Is there some documentation for the API I'm missing ?
When I click on the "Use with API" at the bottom of the demo, I get some documentation, but it's not very clear, I just get that there are some numbered functions and what their parameters are, but I'm not clear on what the functions actually are/do.
Any help would be extremely welcome.
I have another question. What I'm trying to do, is ask a model to find all faces in an image (and their position) and/or find all speech bubbles in an image (and their position) etc.
I currently do this with segment-anything and gpt4-v but it's extremely expensive, I'd really like to be able to run it locally.
You can see the technique I do now in the pictures: segment, group zones by non-overlap, and for each group, label each zone with a number, and ask gpt4-v to tell me which number is a speech bubble, which a face, which a sound effect, etc. This is pretty accurate (about 5% error rate, and going down as I improve the prompt/labelling, though most improvements I found also come at the cost of spending more tokens)

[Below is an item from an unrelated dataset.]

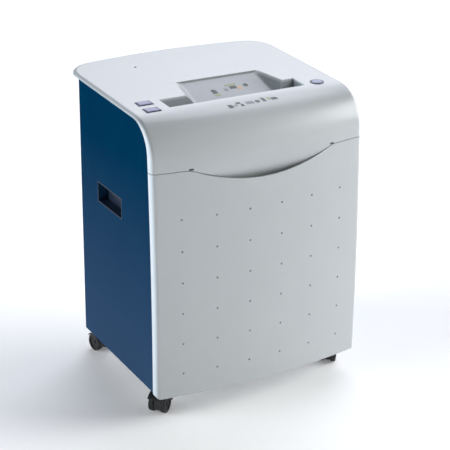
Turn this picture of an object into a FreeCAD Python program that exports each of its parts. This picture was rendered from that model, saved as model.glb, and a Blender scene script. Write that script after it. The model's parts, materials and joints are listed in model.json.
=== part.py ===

Is there a way to get the same result with Osprey ?
Thank you so much in advance.
@arthurwolf For alternaltive way with Osprey, I suggest a practical approach. Start by using SAM to segment everything. Then, for each mask, ask Osprey, is it a speech bubble? Is it a face? However, the effectiveness of this method may not be optimal.
Thanks for the feedback, that's what I'll try out when I get the api/demo working, to see how well it works or not. and it if works well enough I'll work on a local deploy.